The officials did not respond to the allegations of specific attacks or answer whether police would be trained on how to treat journalists.
Lia Gogou, Greece researcher for Amnesty International, told Al Jazeera: “The reported incidents of excessive use of force and ill-treatment against students and individuals and journalists in the area of Exarchia last month are a disconcerting addition to the long line of individual cases involving human rights abuses by police in Greece.
“Amnesty International has been documenting such incidents for many years and, as in previous cases, has called the Greek authorities to conduct prompt, thorough, effective and impartial investigations and to bring perpetrators to justice. Failure to do so will perpetuate the vicious circle of impunity.”
On December 6 – the eleventh anniversary of the death of 15-year-old Alexandros Grigoropolous, who was shot and killed by police in Athens – a crowd of about 4,000 protesters marched through the city.
The protest once again finished in Exarchia. Ten people were arrested and about 13 shops and five ATMs in the city were reportedly vandalised.
There have since been further reports of police-led violence against demonstrators in Exarchia.
The Hellenic Police have said they intend to investigate these claims and asked witnesses to submit relevant material to the Greek Ombudsman.
According to the Greek Code of Police Ethics, police should use “non-violent” means while enforcing the law. The use of force is permitted only when absolutely necessary “to the extent envisaged and required for law enforcement”.
On December 8, in response to a statement from the left-wing Syriza party which condemned police-led violence, the Ministry for Citizen Protection said that amid the threat of “turmoil”, police are safeguarding the city and protecting property from damage.

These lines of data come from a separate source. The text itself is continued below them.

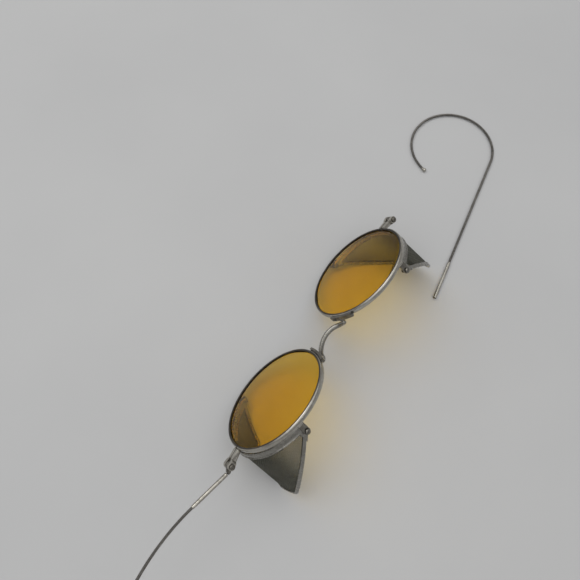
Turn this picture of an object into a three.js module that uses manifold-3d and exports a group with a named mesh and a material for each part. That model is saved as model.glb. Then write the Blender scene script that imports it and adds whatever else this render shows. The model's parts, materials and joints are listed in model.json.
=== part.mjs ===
// Folding side-shield sun spectacles, resting on a table with one ear wire lying loose.
// Millimetres and degrees. Face frame: +X towards the wearer's left, +Y towards the brow, +Z forwards.
import * as THREE from 'three';
import { mergeVertices } from 'three/addons/utils/BufferGeometryUtils.js';
import Module from 'manifold-3d';

const wasm = await Module();
wasm.setup();

// Lenses and eyewires
const LENS_SPACING = 62.7;
const RIM_RADIUS = 23.15;
const RIM_WIDTH = 2.2;
const LIP_RADIUS = 21.95;
const GROOVE_RADIUS = 22.55;
const RIM_SPLIT = 0.5;
const LENS_RADIUS = 22.2;
const LENS_THICKNESS = 1.6;
const LENS_BEVEL = 0.65;
const LENS_CURVE = 130;
const GAP = 0.3;

// Bridge
const FOOT_THICKNESS = 0.9;
const FOOT_FROM = -4;
const FOOT_TO = -31;
const BRIDGE_WIDE = 1.05;
const BRIDGE_THIN = 0.88;

// Temple hinge: distances are from the lens centre
const HINGE_OUT = 29.4;
const HINGE_Y = 0.2;
const HINGE_Z = -2.3;
const KNUCKLE_RADIUS = 1.5;
const KNUCKLE_HEIGHT = 4.2;
const EYE_HEIGHT = 1.2;
const EYE_CLEARANCE = 2.2;
const ENDPIECE_HEIGHT = 2.8;
const PIN_RADIUS = 0.5;
const PIN_BORE = 0.85;

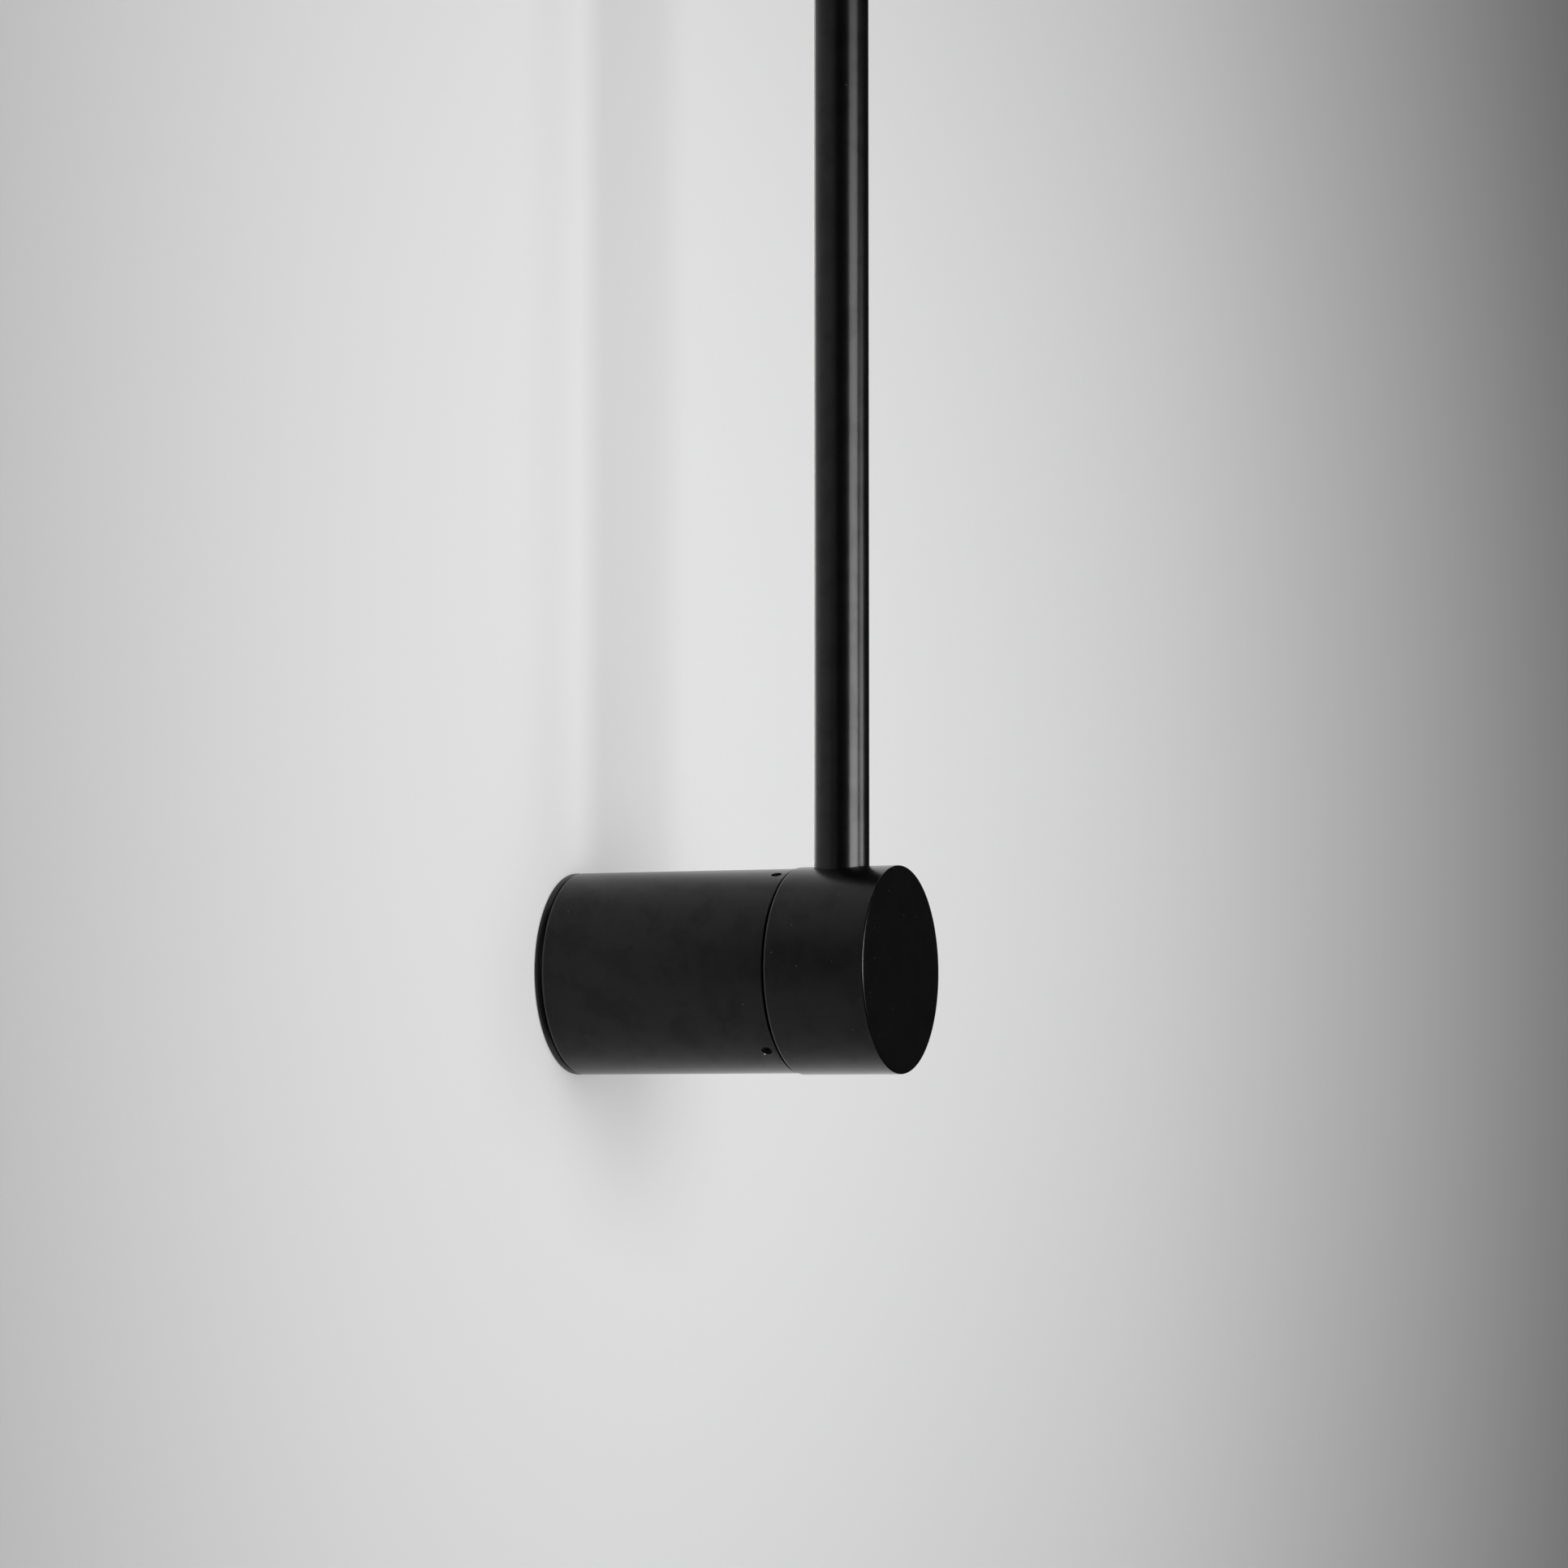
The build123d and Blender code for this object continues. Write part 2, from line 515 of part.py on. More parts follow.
with BuildPart() as driver_cover:
    with BuildSketch(at_depth(DRIVER_REAR)):
        with Locations((DRIVER_LEFT + COVER_T / 2, 0)):
            Rectangle(COVER_T, 2 * DRIVER_HALF_H)
    extrude(amount=DRIVER_FRONT - DRIVER_REAR)
    left_edges = driver_cover.edges().filter_by(Axis.Y).group_by(Axis.X)[0]
    fillet(left_edges, CASE_EDGE)

with BuildPart() as driver_screws:
    with BuildSketch(Plane.YZ.offset(DRIVER_RIGHT - DRIVER_SCREW_BITE)):
        with Locations(*[(-depth, 0) for depth in DRIVER_SCREW_DEPTHS]):
            Circle(M3_R - THREAD_PLAY)
    extrude(amount=DRIVER_SCREW_BITE + BRACKET_T)
    with BuildSketch(Plane.YZ.offset(DRIVER_RIGHT + BRACKET_T)):
        with Locations(*[(-depth, 0) for depth in DRIVER_SCREW_DEPTHS]):
            Circle(PAN_HEAD_R)
    extrude(amount=PAN_HEAD_T)

# ======================================================================================================
# Turning with the head
# ======================================================================================================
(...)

Michalis Chrysochoidis, the department’s minister, defended the police on his Facebook account, saying they were “enforcing” the law and protecting human rights during the protests on November 17 and December 6. Chrysochoidis referred to alleged that police attacks were “isolated” incidents.
Marios Aravantinos, the journalist who said he was attacked on November 17, said: “We want the police to investigate criminality. What we are asking is that the police do not attack people who have done nothing wrong and even if they had, they need to be arrested and face the proper legal process.”
Reporters Without Borders has issued a statement expressing concern at Aravantinos’s treatment and urged Greek authorities to train police to respect journalists.